By Trevor Jensen | Tribune reporter
12:35 PM CST, January 29, 2008
Margaret Truman Daniel, 83, President Harry Truman’s only child, a mystery novelist whose early efforts as a singer famously led her father to threaten an unkind critic with a punch to the nose, died on Tuesday in Chicago after a brief illness, according to a spokesman for the Harry S. Truman Library and Museum.
After living for 41 years on Park Avenue in New York, Mrs. Daniel had made plans last May to move to Chicago. Her son, Clifton Truman Daniel, is director of public relations for Truman College in Chicago. But ill health and a hospitalization in New York delayed those plans. Mrs. Daniel was staying in a care facility in Chicago at the time of her death, the Truman library spokesman said.Mrs. Daniel was born on Feb. 17, 1924, in Independence, Mo. She graduated from George Washington University and pursued a singing career while her father was in office. She performed at Carnegie Hall in 1949.In 1950, a Washington critic panned one of her performances, prompting the president to write a letter on White House stationery that read in part: “Some day I hope to meet you. When that happens you’ll need a new nose, a lot of beefsteak for black eyes, and perhaps a supporter below.”
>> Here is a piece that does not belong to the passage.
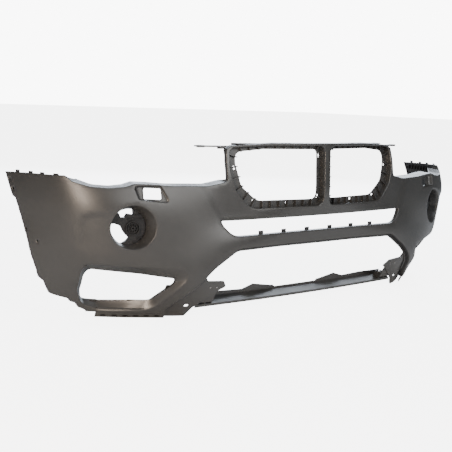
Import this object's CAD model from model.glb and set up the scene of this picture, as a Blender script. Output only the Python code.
import math

import bmesh
import bpy
import numpy as np
from mathutils import Matrix, Vector
from mathutils.geometry import delaunay_2d_cdt


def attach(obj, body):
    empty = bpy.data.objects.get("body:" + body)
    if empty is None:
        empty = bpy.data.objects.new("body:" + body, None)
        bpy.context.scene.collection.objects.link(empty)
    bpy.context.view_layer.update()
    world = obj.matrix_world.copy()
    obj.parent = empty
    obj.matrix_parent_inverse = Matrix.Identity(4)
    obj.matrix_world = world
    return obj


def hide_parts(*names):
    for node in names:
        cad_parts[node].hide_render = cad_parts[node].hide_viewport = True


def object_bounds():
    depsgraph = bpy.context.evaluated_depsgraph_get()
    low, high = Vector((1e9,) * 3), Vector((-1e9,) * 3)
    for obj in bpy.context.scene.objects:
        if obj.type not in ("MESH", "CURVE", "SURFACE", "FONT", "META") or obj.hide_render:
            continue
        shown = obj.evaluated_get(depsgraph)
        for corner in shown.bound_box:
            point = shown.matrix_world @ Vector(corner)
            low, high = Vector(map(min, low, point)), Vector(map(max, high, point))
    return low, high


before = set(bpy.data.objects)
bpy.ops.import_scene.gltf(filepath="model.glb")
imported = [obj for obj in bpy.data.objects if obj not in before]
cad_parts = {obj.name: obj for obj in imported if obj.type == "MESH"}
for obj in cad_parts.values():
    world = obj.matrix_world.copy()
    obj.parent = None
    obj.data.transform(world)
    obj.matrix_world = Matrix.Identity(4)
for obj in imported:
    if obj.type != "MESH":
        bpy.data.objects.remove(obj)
CAD_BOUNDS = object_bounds()

bl_info = {
    "name": "Bumper cover",
    "version": (1, 0, 0),
    "blender": (4, 5, 0),
    "location": "View3D > Sidebar > Bumper cover",
    "description": "Builds the looks of a primed front bumper cover round its fixed frame",
    "category": "Object",
}

# Lengths in the outlines are millimetres: x from the middle, y back from the nose plane and z up
# from the floor. MM turns them into the scene's metres.
MM = 0.001
LOW, HIGH = (np.array(corner) for corner in CAD_BOUNDS)
NOSE_REACH = 14.0           # how far the tip of the nose stands ahead of y = 0
NOSE = LOW[1] + NOSE_REACH * MM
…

Mrs. Daniel married Clifton Daniel, the former managing editor of The New York Times, in 1956. He died in 2000.
The author of 23 novels, Mrs. Daniel also wrote nine books of non-fiction that include a biography of her mother, Bess W. Truman. After her father’s death in 1972, she worked as an advocate for presidential libraries.
In addition to her son, she is survived by two other sons, Harrison Gates and Thomas Washington; and five grandchildren.
Another son, William Wallace Daniel, was killed in September 2000 when he was hit by a cab in New York City.
A public memorial is being planned at the Truman Library and Museum in Independence.